When you listen to Nirvaan Birla’s first song Alvida, you are pleasantly surprised. It’s not cliché, and it’s not following a trend—it’s soothing, with an acoustic guitar and a light percussion beat highlighting his easy, sweet voice. We find it more original than most indie songs we have heard in the past. A mix of English and Hindi, it is reminiscent of the Dave Mathews Band, or closer home, what Lucky Ali used to be—“Band karke aankhein, khud ko abhi jaga,” he sings. And though, this could have been a love song about bidding adieu to a lover—Birla had broken up a few months before he wrote it—in retrospect, it’s about letting go of things we know aren’t good for us. “We are afraid to let go; be it bad businesses, bad relationships, bad friendships. So, in the end, the song was about saying alvida to things we keep holding on to,” says the 29-year-old.


We meet Birla early on a Friday evening at the Churchgate office of Birla Open Minds, where he is CEO and MD. The educational brand runs over 160+ schools in India, and is a leader in edutech. He has joined us in crutches after he suffered a ligament tear, while playing football, a sport he is equally passionate about. 


Being the younger son of Yash and Avanti Birla—Yash is the head of the Yash Birla Group which is an industrial conglomerate—running a business comes naturally to him, but that he was interested in music is something we chanced upon on Instagram. In one of the videos, he is singing spiritual music at a satsang. “Since I was eight or nine years old, I used to study classical music. I had a masterji who would come over, and I’d learn the harmonium and ragas. My parents would encourage me to sing at the satsangs, and I got that training and exposure. I had a knack for this kind of singing, and also had a good voice,” says Birla. In school, he was part of a band. “I grew up listening to rock, so I started singing that. My voice adapted to that. Now, I sing Hindi and English,” he says, adding,“It’s not a hobby… It’s a passion that I want to put a lot of time into. It’s a goal, not a career.” 


His debut song Alvida, which he shared with this writer, will release this week on all streaming platforms. 

In the near future, the plan is to release a spiritual album. His own journey with spirituality began when his parents would take them for retreats in Uttarakhand. “We used to go to the Himalayas, and I’d be the little kid on horse back going on treks. I met a lot of sadhus there. We also often visited the kumbh mela,” he recalls, “At the time, I was there because my parents asked me to do this…” 

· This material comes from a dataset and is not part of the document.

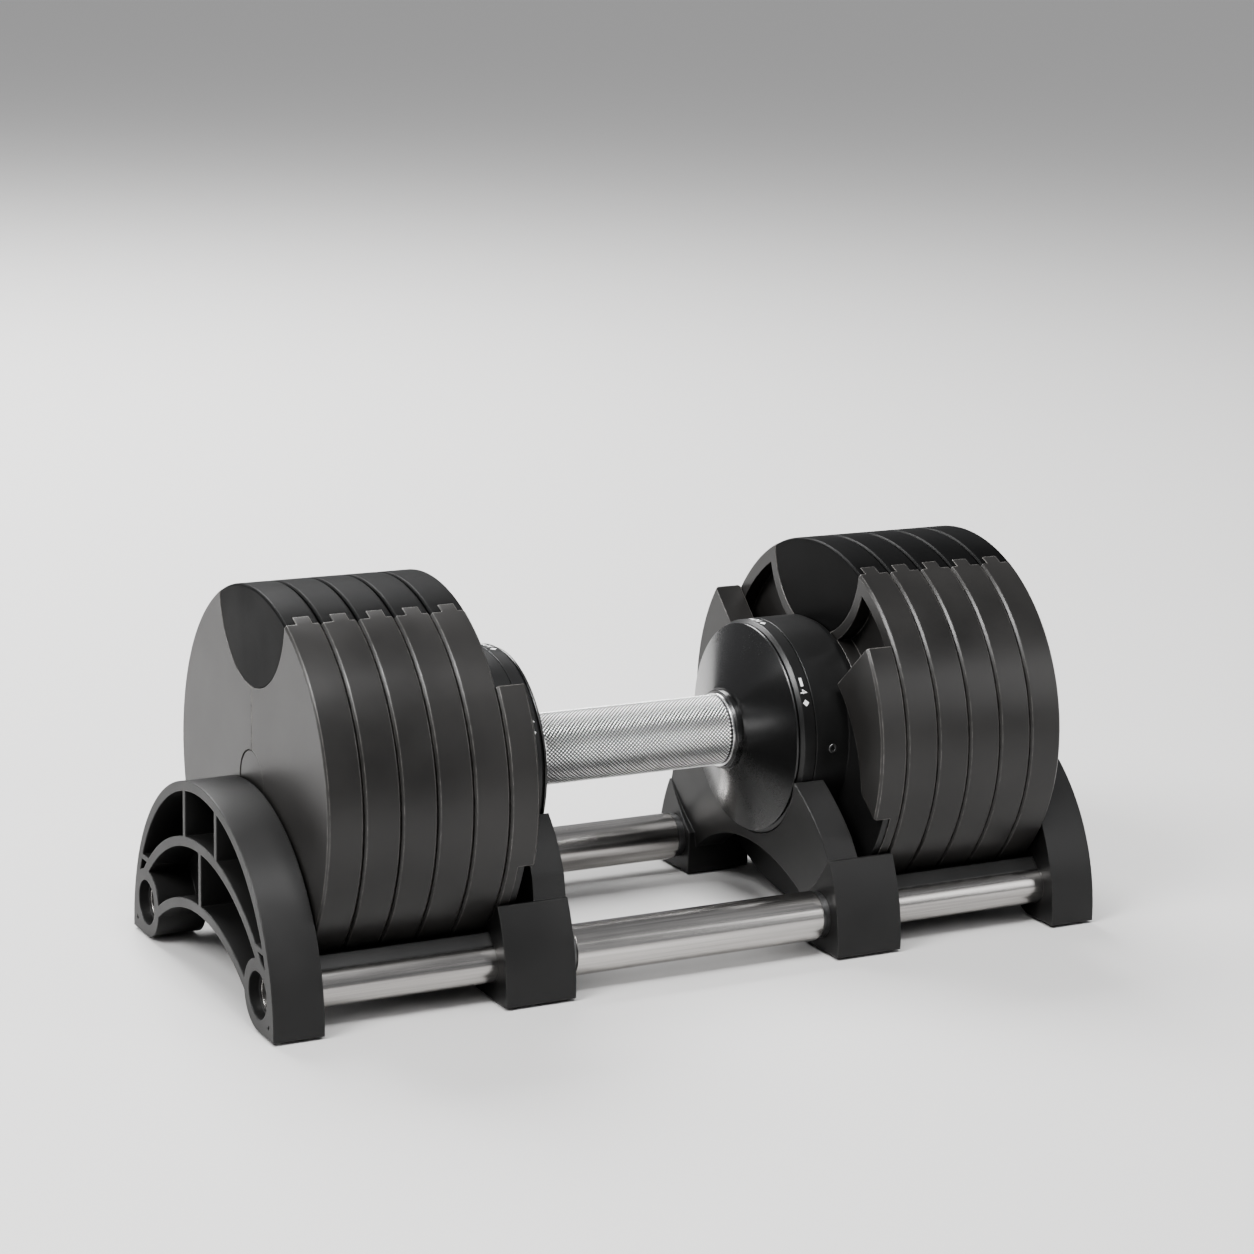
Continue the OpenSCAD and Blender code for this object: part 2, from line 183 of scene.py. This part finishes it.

It was only later when he was around 14, that he realised that “it [spirituality] was coming to me organically—I started going for mediation and visiting the ashram”. Nothing life-defining happened at the time, he clarifies. “I am super grateful for my beautiful childhood; I had everything I needed. I never needed to find myself, because I was never lost. It was more about something inside me blossoming. The seed was always there—I had this hunger for spirituality and knowledge.” At the age of 18, he went for his first vipassana. “I used to go for Bhagavad Gita classes. It propelled me on that journey, and music became that avenue for me to express it.”  For the businessman, it’s not as much about the words, but the feeling that moves him. While performing, his eyes are always shut. “You know when your mind goes blank, and you feel one with the music,” he tells us.

Like a tree with different branches, Birla says that all the parts of him—be it business, singing or sports—come from the same place. “It’s the place of breath. Music is also about working with your breath. And so is meditation and spirituality. Once you control your breath and mind, you can control everything.”